First Impressions: Donkey Kong Country Returns 3D
Posted by Jon Wahlgren
Retro's fantastic Donkey Kong Country Returns is a known quantity by now, so when we had the chance to go hands-on with the 3DS port in San Francisco recently we weren't exactly overcome with sweeping revelation. It was a great game on Wii and, unsurprisingly, that same great game translates very well to a handheld.
Those who’ve already played DKCR, and there's been ample time in which to do so since it launched on Wii in late 2010, can attest to what a delight of a platformer it is — tight level design, gorgeous environments and at times nightmarish challenge makes it one of the last gen’s top games. It was a game that more than lived up to the legacy and whimsy of Rare's classic SNES trilogy, even if the signature Kremlings of yore were nowhere to be found. All that goodness is still here, along with just enough refinement and territorial upgrades to consider the upcoming Donkey Kong Country Returns 3D the definitive version. Whether you need to go out and buy a whole new copy depends on how badly you need it portable, but for those who skipped it before — or perhaps found the challenge too intimidating — would do well to check it out on 3DS.
You can read all about what makes DKCR great in our Wii review, as the core game and two-player options (in which one controls Donkey Kong and the other Diddy) are the same here. Much of what’s been added can be considered housekeeping. We don’t intend to sell anything short, but by virtue of adapting to its new hardware home there are certain features that come with the territory. Nothing revolutionary, but certainly welcome.

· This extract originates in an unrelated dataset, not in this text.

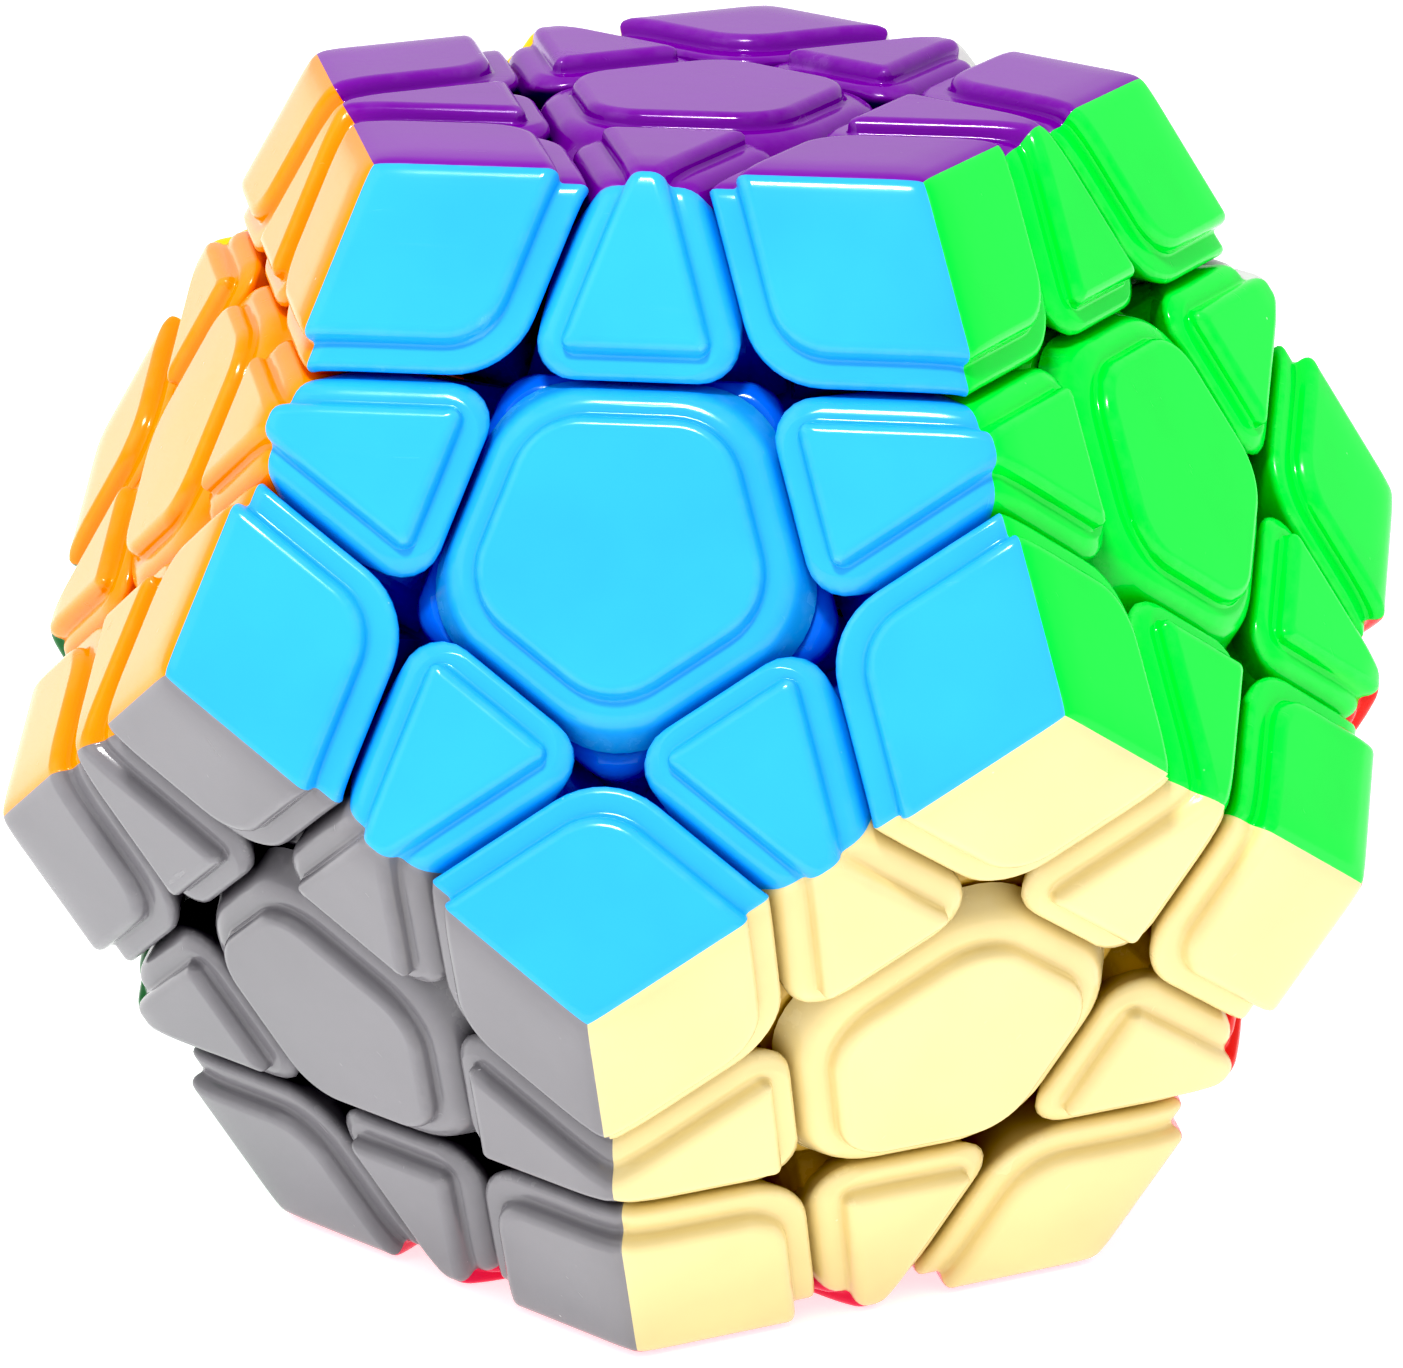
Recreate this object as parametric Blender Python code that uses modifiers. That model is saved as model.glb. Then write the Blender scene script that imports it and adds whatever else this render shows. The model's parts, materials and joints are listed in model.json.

For starters, there’s the whole stereoscopic 3D business, which Donkey Kong Country Returns uses to great world-building effect. Its stages were already built around playing with different planes, so adding a touch of depth to the environment goes a long way for making the island come alive. Ironically, DKCR 3D looks to have been actually designed with the magic screen in mind compared to the rather flat New Super Mario Bros. 2. There's a loss in detail and grandeur when playing on the small screen, but we felt the delightful depth makes up for it.
It also wouldn't make sense to shake the handheld around simply to be faithful to the Wii version’s motion controls, so pounding the ground, rolling and blowing on pretty flowers is now all accomplished with buttons. As shaking the Wii Remote always felt a little unnecessary, waggling won’t be missed. The motion substitute is mapped to duplicate face buttons, with grabbing relegated to the shoulder buttons; this felt like an awkward setup at first, especially because it seems a little silly to not just have everything mapped to the face buttons, but by the end of our session we had grown used to the scheme. You can opt to use either the Circle Pad or D-Pad as well, so an all-digital scheme is well within reach if you didn't care for how the Wii version played. We played primarily with the Circle Pad and performed just as well as on Wii.

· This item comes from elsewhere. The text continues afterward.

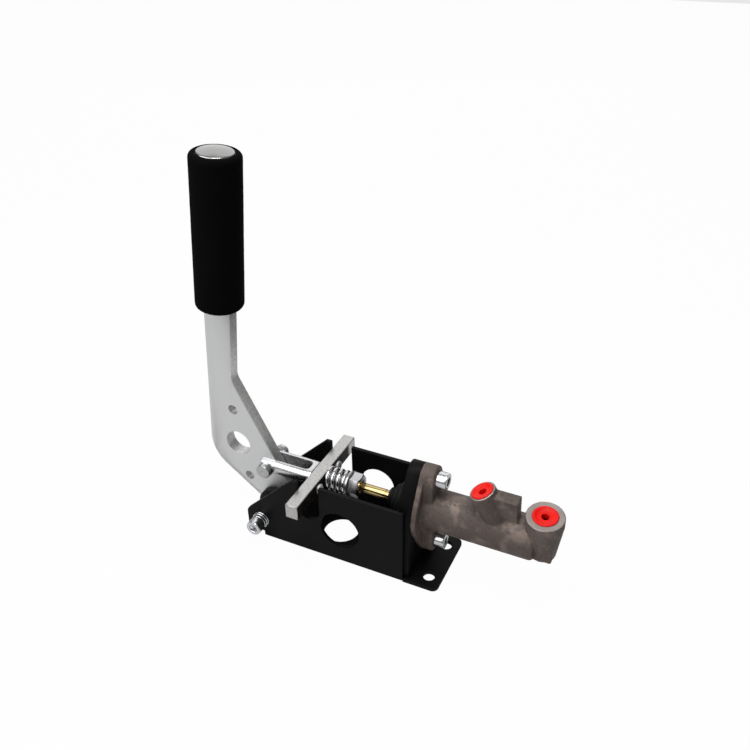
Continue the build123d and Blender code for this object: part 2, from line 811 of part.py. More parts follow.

New Mode rounds some of the more unforgiving edges by adding a bit of extra health, reinforced mine carts and green balloons that bail out Donkey Kong after he falls into one of the game’s numerous pits, allowing players not so interested in starting over all the time to enjoy the game. It’s reminiscent of Casual mode in Fire Emblem: Awakening, and players can skip it entirely in favor of the rock-hard original difficulty by not selecting New Mode at the beginning of a new game — once you’ve made your choice, that save file is locked in. Playing in New Mode is hardly a cakewalk, though, as DKCR3D is still a good challenge: these concessions do an admirable job of alleviating stress, but you'll still need finesse and agility to make it through. Ye ol' Super Guide is available as well to help you through really challenging parts, but this can be avoided entirely if you'd rather rough it out.
Most significant for Wii veterans, though, is the addition of a new set of eight stages leading up to the Golden Temple, upping the cloud world tally to nine stages. These unlock after the game is completed and are fairly fiendish in design, pulling out all the stops to stop you in your tracks. While we would have liked to see a more substantial new stage count, from what we played these new ones are rather lengthy and of good quality — although not necessarily the best in the game, having more DKCR is better than not.
As fans of the original we're delighted to have another romp in the jungle when the game launches on 24th May, even if the amount of brand new content is a little slim. How about you?